Dataset excerpt>
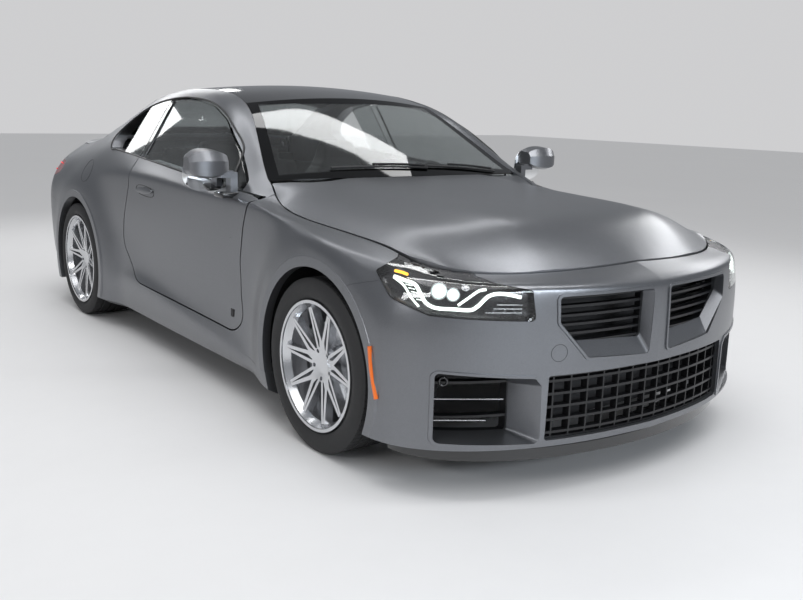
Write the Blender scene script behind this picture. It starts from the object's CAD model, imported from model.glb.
# %% [markdown]
# # A low two-door coupe, dressed in Blender
# The car's solids come from CAD and already have the right shapes, gaps and hinges.
# This lesson gives them their finishes, and adds the pieces that are too fine for the
# solids: tyre treads, lamp insides, seals, wipers, upholstery and the small trims.

# %% Load the frame
import math
import bpy
from mathutils import Matrix, Vector
from mathutils.bvhtree import BVHTree


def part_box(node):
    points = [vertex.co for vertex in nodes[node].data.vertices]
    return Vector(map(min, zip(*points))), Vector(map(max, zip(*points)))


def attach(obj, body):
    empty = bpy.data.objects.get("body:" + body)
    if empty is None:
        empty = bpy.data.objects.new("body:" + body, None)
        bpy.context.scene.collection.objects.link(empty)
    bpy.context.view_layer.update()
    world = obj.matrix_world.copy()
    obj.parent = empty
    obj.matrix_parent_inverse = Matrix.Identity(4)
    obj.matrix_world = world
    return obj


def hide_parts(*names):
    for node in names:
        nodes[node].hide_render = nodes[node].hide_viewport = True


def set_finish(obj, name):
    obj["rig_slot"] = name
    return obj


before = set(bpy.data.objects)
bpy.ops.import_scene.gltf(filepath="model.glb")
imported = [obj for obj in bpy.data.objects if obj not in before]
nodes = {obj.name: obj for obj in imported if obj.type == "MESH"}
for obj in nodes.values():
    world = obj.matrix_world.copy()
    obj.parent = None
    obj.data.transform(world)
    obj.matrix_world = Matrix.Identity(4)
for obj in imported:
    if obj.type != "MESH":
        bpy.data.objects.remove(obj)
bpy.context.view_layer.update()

# %% [markdown]
# ## The camera
# The photograph was solved for its camera from the wheels, the door and the lamps.
# The same numbers give a direction for each picture point, which later places the
# light guides inside the lamps.

# %% Camera
EYE = Vector((-2.66397, -4.26795, 1.30781))
YAW = math.radians(37.085)
PITCH = math.radians(-12.044)
ROLL = math.radians(1.559)
LENS = 40.76
SENSOR = 36.0
PICTURE = (803, 600)
FAR = 200

ahead = Vector((math.sin(YAW) * math.cos(PITCH), math.cos(YAW) * math.cos(PITCH), math.sin(PITCH)))
level = ahead.cross(Vector((0, 0, 1))).normalized()
upward = level.cross(ahead)
side_axis = math.cos(ROLL) * level + math.sin(ROLL) * upward
top_axis = -math.sin(ROLL) * level + math.cos(ROLL) * upward

bpy.ops.object.select_all(action="DESELECT")
bpy.ops.object.camera_add(location=EYE)
camera = bpy.context.object
camera.name = "photo_camera"
axes = Matrix((side_axis, top_axis, -ahead)).transposed().to_4x4()
camera.matrix_world = Matrix.Translation(EYE) @ axes
camera.data.lens = LENS
camera.data.sensor_width = SENSOR
camera.data.clip_end = FAR
bpy.context.scene.camera = camera


def sight(column, row):
    """The direction in which the camera sees a point of the picture."""
    pixels = LENS / SENSOR * PICTURE[0]
    across = (column - PICTURE[0] / 2) / pixels
    down = (row - PICTURE[1] / 2) / pixels
    return (ahead + across * side_axis - down * top_axis).normalized()


print("camera at", tuple(round(v, 2) for v in EYE))

# %% [markdown]
# ## Floor, room light and lamps
# A plain pale floor carries the car's shadow under a wide soft sun, which lights it
# evenly as far as the horizon. The world is as pale as the floor to the camera, and
# darker to reflections, so that the paint's sides stay deep. Long narrow lamps overhead
# draw the streaks of light that show the creases of a satin paint.

# %% Floor and light
FLOOR_SIZE = 60
PALE = (0.62, 0.62, 0.63, 1)
ROOM_COLOR = (0.74, 0.75, 0.77, 1)
ROOM_STRENGTH = 0.40
REFLECTED_COLOR = (0.70, 0.73, 0.78, 1)
REFLECTED_STRENGTH = 0.34
SUN_ENERGY = 1.35
SUN_WIDTH = math.radians(60)
SUN_TURN = (math.radians(14), math.radians(-12), 0)
PLAIN_LIGHT = (1.0, 1.0, 1.0)
COOL_LIGHT = (0.86, 0.93, 1.0)
# Name, place, aim, length and width, power, colour
LAMPS = (("lamp_over_bonnet", (-0.5, -2.1, 3.6), (0.0, -1.3, 0.6), (4.6, 0.35), 50, PLAIN_LIGHT),
         ("lamp_over_roof", (0.2, 1.2, 4.2), (0.0, 0.6, 0.8), (5.0, 0.5), 40, PLAIN_LIGHT),
         ("lamp_front_right", (-4.9, -2.6, 2.3), (-0.7, -1.2, 0.5), (2.6, 0.45), 36, PLAIN_LIGHT),
         ("lamp_nose", (-0.3, -6.2, 1.9), (0.0, -2.2, 0.5), (3.2, 0.6), 95, COOL_LIGHT),
         ("lamp_left", (4.5, -1.0, 2.8), (0.5, 0.0, 0.6), (3.0, 0.6), 38, PLAIN_LIGHT),
         ("lamp_behind", (0.0, 5.2, 2.8), (0.0, 1.6, 0.7), (4.0, 0.6), 40, PLAIN_LIGHT))

bpy.ops.mesh.primitive_plane_add(size=FLOOR_SIZE, location=(0, 0, 0))
floor = bpy.context.object
floor.name = "studio_floor"

world = bpy.data.worlds.new("pale_room")
bpy.context.scene.world = world
world.use_nodes = True
room = world.node_tree
room.nodes.clear()
rays = room.nodes.new("ShaderNodeLightPath")
out = room.nodes.new("ShaderNodeOutputWorld")


def room_light(color, strength):
    """An even light from all round."""
    node = room.nodes.new("ShaderNodeBackground")
    node.inputs["Color"].default_value = color
    node.inputs["Strength"].default_value = strength
    return node.outputs[0]


def choose(ray, first, second):
    """The second light for rays of one kind, and the first for the others."""
    node = room.nodes.new("ShaderNodeMixShader")
    room.links.new(rays.outputs[ray], node.inputs[0])
    room.links.new(first, node.inputs[1])
    room.links.new(second, node.inputs[2])
    return node.outputs[0]


reflected = room_light(REFLECTED_COLOR, REFLECTED_STRENGTH)
lit = choose("Is Glossy Ray", room_light(ROOM_COLOR, ROOM_STRENGTH), reflected)
lit = choose("Is Transmission Ray", lit, room_light(PALE, 1.0))
lit = choose("Is Camera Ray", lit, room_light(PALE, 1.0))
room.links.new(lit, out.inputs[0])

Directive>
Report only how many lines of the listing hold the word "before".

Exercise solution>
2